* GIVEN INFORMATION
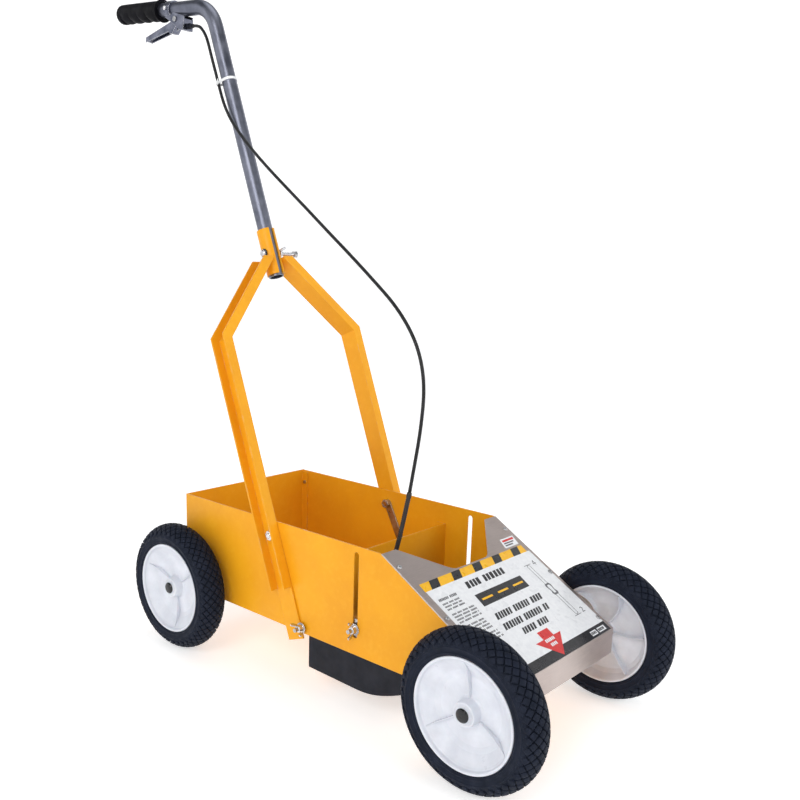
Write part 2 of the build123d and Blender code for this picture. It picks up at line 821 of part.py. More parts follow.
with BuildPart() as barrel_adjuster:
    with BuildSketch(grip_cross_plane(barrel_s - 6)):
        with Locations((0, -barrel_n)):
            Circle(4.6)
    extrude(amount=6)
    with BuildSketch(grip_cross_plane(barrel_s)):
        with Locations((0, -barrel_n)):
            Circle(3.5)
    extrude(amount=7)
    with BuildSketch(grip_cross_plane(barrel_s - 14)):
        with Locations((0, -barrel_n)):
            Circle(3.4)
    extrude(amount=8)
    with BuildSketch(grip_cross_plane(barrel_s - 20)):
        with Locations((0, -barrel_n)):
            Circle(1.2)
    extrude(amount=30, mode=Mode.SUBTRACT)
save(barrel_adjuster, "barrel_adjuster")

# ---- can carriage: cross plate with a collar for the inverted can, held by the slide bolts ---
plate_low = z_slide - 16
plate_high = plate_low + leg_sheet
ear_out = x_in - side_gap
can_radius = 33.0
collar_in = can_radius + can_gap
carriage_depth = 2 * (collar_in + 2) + 3
stop_x = -92.0

with BuildPart() as can_carriage:
    with BuildSketch(plan(plate_low)):
        with Locations((0, y_slot)):
            Rectangle(2 * ear_out, carriage_depth)
            Circle(22, mode=Mode.SUBTRACT)
        with Locations((stop_x, y_slot)):
            Circle(1.2, mode=Mode.SUBTRACT)
    extrude(amount=leg_sheet)
    with BuildSketch(plan(plate_high)):
        with Locations((0, y_slot)):
            Circle(collar_in + 2)
            Circle(collar_in, mode=Mode.SUBTRACT)
    extrude(amount=35)
    for sx in (-1, 1):
        with BuildSketch(side_plane(sx * ear_out)):
            with Locations((y_slot, z_slide - 1)):
                Rectangle(60, 30)
            with Locations((y_slot, z_slide)):
                Circle(3, mode=Mode.SUBTRACT)
        extrude(amount=-sx * leg_sheet)
save(can_carriage, "can_carriage")

# ---- valve rocker under the carriage: hinged at one end, lifted by the cable at the other ----
rocker_x = 50.0
rocker_z = z_slide - 26
lug_in = 13.0
rocker_pin_radius = 2.5

with BuildPart() as rocker_lugs:
    for sy in (-1, 1):
        lug = Plane(origin=(rocker_x, y_slot + sy * lug_in, rocker_z), x_dir=(1, 0, 0), z_dir=(0, sy, 0))
        with BuildSketch(lug):
            Circle(5.5)
            Circle(rocker_pin_radius, mode=Mode.SUBTRACT)
        extrude(amount=leg_sheet)
        with BuildSketch(plan(rocker_z + 4.6)):
            with Locations((rocker_x, y_slot + sy * (lug_in + leg_sheet / 2))):
                Rectangle(11, leg_sheet)
        extrude(amount=plate_low - rocker_z - 4.6)
save(rocker_lugs, "rocker_lugs")

with BuildPart() as rocker_pin:
    with BuildSketch(Plane(origin=(rocker_x, y_slot - 18, rocker_z), z_dir=(0, 1, 0))):
        Circle(rocker_pin_radius)
    extrude(amount=36)
save(rocker_pin, "rocker_pin")

with BuildPart() as valve_rocker:
    with BuildSketch(plan(rocker_z - 1.5)):
        with Locations(((rocker_x + stop_x - 8) / 2, y_slot)):
            Rectangle(rocker_x - stop_x + 8, 20)
        with Locations((0, y_slot)):
            Circle(13)
            Circle(8, mode=Mode.SUBTRACT)
        with Locations((stop_x, y_slot)):
            Circle(1.2, mode=Mode.SUBTRACT)
    extrude(amount=3)
    with BuildSketch(plan(rocker_z + 1.5)):
        with Locations((0, y_slot)):
            Circle(11)
            Circle(8, mode=Mode.SUBTRACT)
    extrude(amount=4)
    barrel_start = y_slot - lug_in + side_gap
    with BuildSketch(Plane(origin=(rocker_x, barrel_start, rocker_z), z_dir=(0, 1, 0))):
        Circle(5)
    extrude(amount=2 * (lug_in - side_gap))
    with BuildSketch(Plane(origin=(rocker_x, y_slot - 20, rocker_z), z_dir=(0, 1, 0))):
        Circle(rocker_pin_radius + run_fit)
    extrude(amount=40, mode=Mode.SUBTRACT)
save(valve_rocker, "valve_rocker")

# ---- cable: from the trigger's adjuster, down the tube and over to the can carriage ----------
# Each point is across, then either along and above the grip, along and behind the handle,
# or behind the slot and above the slide bolt.
cable_radius = 2.5
sleeve_radius = 4.0

by_grip = ((0, 46, -28), (0, 31, -28), (-6, 11, -36.5))
by_handle = (
    (-11, 810, 15.5),
    (-12, 780, 14.5),
    (-12, 751, 13.8),
    (-13, 724, 12.5),
    (-17.5, 688, 6.5),
    (-18.5, 650, -5),
    (-15.5, 606, -25),
    (-14, 559, -52),
    (-14, 510, -84),
    (-17, 461.5, -118),
    (-20, 412, -152),
    (-24, 364.5, -186),
    (-29, 316, -220),
)
by_slot = (
    (-35, 26, 436.6),
    (-39, -9, 400),
    (-42, -28.3, 364.6),
    (-43.4, -36, 325),
    (-45, -33, 272),
    (-51, -30, 227),
    (-58.5, -28.5, 186.4),
)
by_slot_sleeve = (
    (-58.5, -28.5, 186),
    (-69, -27.3, 145),
    (-78, -25, 108),
    (-85, -16, 72),
    (-91, -4, 34),
    (stop_x, 0, 4.4),
)

cable_points = []
for across, s, n in by_grip:
    cable_points.append(grip_point(across, s, n))
for across, along, back in by_handle:
    cable_points.append(handle_point(across, along, back))
for across, back, up in by_slot:
    cable_points.append((across, y_slot + back, z_slide + up))
sleeve_points = []
for across, back, up in by_slot_sleeve:
    sleeve_points.append((across, y_slot + back, z_slide + up))


def bend_radii(points):
    """Largest even bend at every inner point of a path of straight runs."""
    radii = []
    for i in range(1, len(points) - 1):
        before = Vector(points[i]) - Vector(points[i - 1])
        after = Vector(points[i + 1]) - Vector(points[i])
        turn = math.radians(before.get_angle(after))
        shorter = min(before.length, after.length)
        radii.append(0.45 * shorter / math.tan(turn / 2))
    return radii


for name, points, outer, bore in (
    ("control_cable", cable_points, cable_radius, 0),
    ("cable_sleeve", sleeve_points, sleeve_radius, cable_radius + 0.3),
):
    radii = bend_radii(points)
    run = (Vector(points[1]) - Vector(points[0])).normalized()
    with BuildPart() as cord:
        with BuildLine() as cord_path:
            FilletPolyline(*points, radius=radii)
        with BuildSketch(Plane(origin=points[0], z_dir=run)):
            Circle(outer)
            if bore > 0:
                Circle(bore, mode=Mode.SUBTRACT)
        sweep(path=cord_path.wire())
    save(cord, name)
    path_length = cord_path.wire().length
    section = math.pi * (outer**2 - bore**2)
    smallest = round(min(radii), 1)
    print(name, "length", round(path_length, 1), "smallest bend", smallest)
    print(name, "bends", [round(r) for r in radii])
    print(name, "volume over section times length", round(cord.part.volume / (section * path_length), 4))

# ---- cable stop on the carriage and the tie on the tube --------------------------------------
with BuildPart() as cable_stop:
    with BuildSketch(plan(plate_high)):
        with Locations((stop_x, y_slot)):
            RegularPolygon(6, 6, major_radius=False)
            Circle(1.2, mode=Mode.SUBTRACT)
    extrude(amount=5)
    with BuildSketch(plan(plate_high + 5)):
        with Locations((stop_x, y_slot)):
            Circle(4.6)
            Circle(1.2, mode=Mode.SUBTRACT)
    extrude(amount=z_slide + 3 - plate_high - 5)
save(cable_stop, "cable_stop")

tie_along = 728.0
tie_cable = (-12.9, 12.7)
with BuildPart() as zip_tie:
    with BuildSketch(handle_cross_plane(tie_along)):
        Circle(tube_radius + 1.3)
        with Locations(tie_cable):
            Circle(cable_radius + 1.6)
        make_hull()
    extrude(amount=4)
    with BuildSketch(handle_cross_plane(tie_along)):
        Circle(tube_radius + 0.05)
        with Locations(tie_cable):
            Circle(cable_radius + 0.4)
        make_hull()
    extrude(amount=4, mode=Mode.SUBTRACT)
save(zip_tie, "zip_tie")
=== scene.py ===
"""Line striping machine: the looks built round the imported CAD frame, in metres."""
import json
import math
import random

import bpy
from mathutils import Matrix, Vector


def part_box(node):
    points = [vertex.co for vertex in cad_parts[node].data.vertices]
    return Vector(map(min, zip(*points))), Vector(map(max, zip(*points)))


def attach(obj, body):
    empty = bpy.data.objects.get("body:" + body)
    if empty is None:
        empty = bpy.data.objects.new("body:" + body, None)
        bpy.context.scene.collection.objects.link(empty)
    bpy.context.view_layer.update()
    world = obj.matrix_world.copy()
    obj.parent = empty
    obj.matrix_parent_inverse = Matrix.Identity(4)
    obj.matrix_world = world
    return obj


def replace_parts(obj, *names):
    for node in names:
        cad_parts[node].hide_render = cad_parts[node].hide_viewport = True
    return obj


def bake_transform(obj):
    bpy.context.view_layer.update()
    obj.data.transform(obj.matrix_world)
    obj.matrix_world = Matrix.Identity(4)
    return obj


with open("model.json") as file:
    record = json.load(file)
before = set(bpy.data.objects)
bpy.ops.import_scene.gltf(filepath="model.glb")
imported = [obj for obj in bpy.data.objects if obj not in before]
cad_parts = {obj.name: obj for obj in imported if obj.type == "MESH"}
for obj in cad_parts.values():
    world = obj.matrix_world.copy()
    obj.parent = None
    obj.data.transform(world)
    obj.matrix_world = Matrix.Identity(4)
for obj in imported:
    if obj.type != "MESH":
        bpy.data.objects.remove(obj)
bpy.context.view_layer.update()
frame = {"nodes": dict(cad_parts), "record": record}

MM = 0.001
draw = random.Random(7)
TAU = 2 * math.pi


# ---- places, worked out from the frame ------------------------------------------------
def middle(node):
    """Middle of a CAD node's box."""
    low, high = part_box(node)
    return (low + high) / 2


wheel_radius = 101.6 * MM
tyre_width = 46.5 * MM
tyre_bore = 71.5 * MM
lip_height = 37 * MM
slope_run = 205.2 * MM
tilt = math.radians(20.6)
grip_rise = math.radians(6)
tube_radius = 12 * MM
tube_corner = 859.5 * MM
grip_start = 132.6 * MM
grip_length = 127 * MM
grip_radius = 16.5 * MM

plate_low, plate_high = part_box("label_plate")
z_bottom = plate_low.z
z_top = plate_high.z
y_bend = plate_low.y
z_bend = z_bottom + lip_height
y_slope = y_bend + slope_run
x_side = plate_high.x
pivot = middle("pivot_bolts")
slide_spot = middle("slide_bolts")
clamp_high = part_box("clamp_bolt")[1]


def handle_point(across, along, back):
    """A point across the machine, along the handle from its pivot, and behind it."""
    y = pivot.y + along * math.sin(tilt) + back * math.cos(tilt)
    z = pivot.z + along * math.cos(tilt) - back * math.sin(tilt)
    return Vector((across, y, z))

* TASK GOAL
Using the data above, transcribe the lines that run from the line with "tie_along = 728.0" to the line with "points = [vertex.co", both ends kept, and output nothing else.

* FINAL RESULT
tie_along = 728.0
tie_cable = (-12.9, 12.7)
with BuildPart() as zip_tie:
    with BuildSketch(handle_cross_plane(tie_along)):
        Circle(tube_radius + 1.3)
        with Locations(tie_cable):
            Circle(cable_radius + 1.6)
        make_hull()
    extrude(amount=4)
    with BuildSketch(handle_cross_plane(tie_along)):
        Circle(tube_radius + 0.05)
        with Locations(tie_cable):
            Circle(cable_radius + 0.4)
        make_hull()
    extrude(amount=4, mode=Mode.SUBTRACT)
save(zip_tie, "zip_tie")
=== scene.py ===
"""Line striping machine: the looks built round the imported CAD frame, in metres."""
import json
import math
import random

import bpy
from mathutils import Matrix, Vector


def part_box(node):
    points = [vertex.co for vertex in cad_parts[node].data.vertices]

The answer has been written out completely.